Rosemarie James says
Wow! Thank you! Thank you for sharing this. Having lost my husband of 26 years to suicide forgiveness was the biggest thing eating away at my heart. It’s only been six months and everyone keeps telling me that it wasn’t my fault. That he was a grown man and made his own choice to end his life. I do not and can not make choices for others. I walked out on him the night before his death hoping it would make him see that he was about to lose us and our marriage because of his drinking. Instead, he chose to drink even more until he decided he couldn’t go on anymore and shot himself. He had battled alcoholism for 6 years on and off and got really obsessed with alcohol during our last six months together. I saved him once before from the bowels of alcohol and stood by his side these past 6 years trying to find help for him and coaching him into sobriety.

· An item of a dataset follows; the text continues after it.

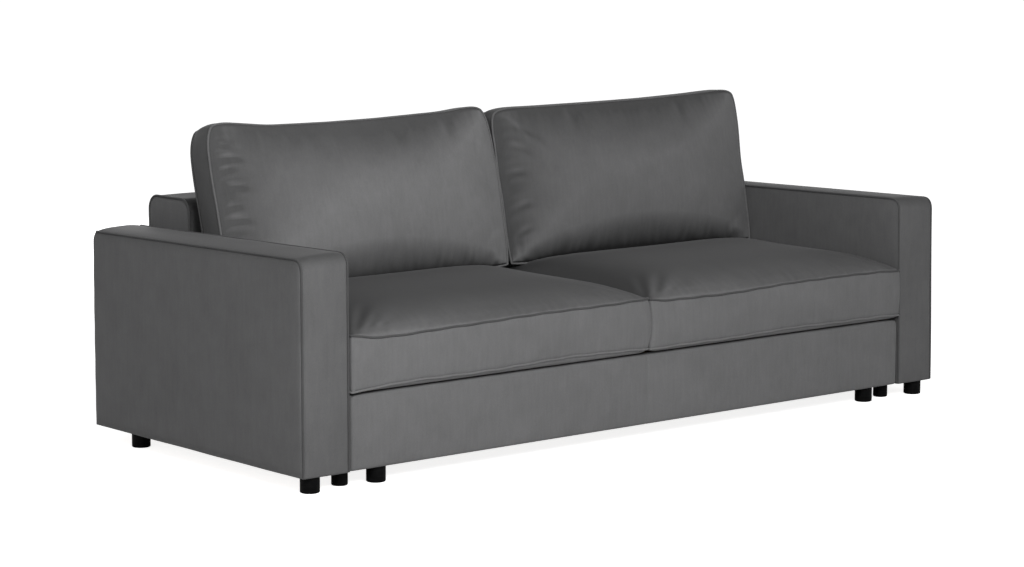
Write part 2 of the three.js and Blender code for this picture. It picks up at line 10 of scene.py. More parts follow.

This time, I couldn’t save him. I saved myself by walking out the door, and gave value to my own needs. Or, so I thought. My mind and my heart can forgive him, but it’s a real process trying to forgive myself. My mind tells me it wasn’t my fault but my heart tells me I should have tried to save him. Most days though, I truly believe that if God hadn’t wanted him to come home, someone would have been able to save him. Someone would have been able to stop this final act. Then there come the days I play detective and think “what if”. What if I had hung on just for a bit longer? I’m sure it will take quite a while before I truly forgive myself, but finding this blog site and the stories shared by so many of you are truly helping me a great deal on my road to recovery. Thank you!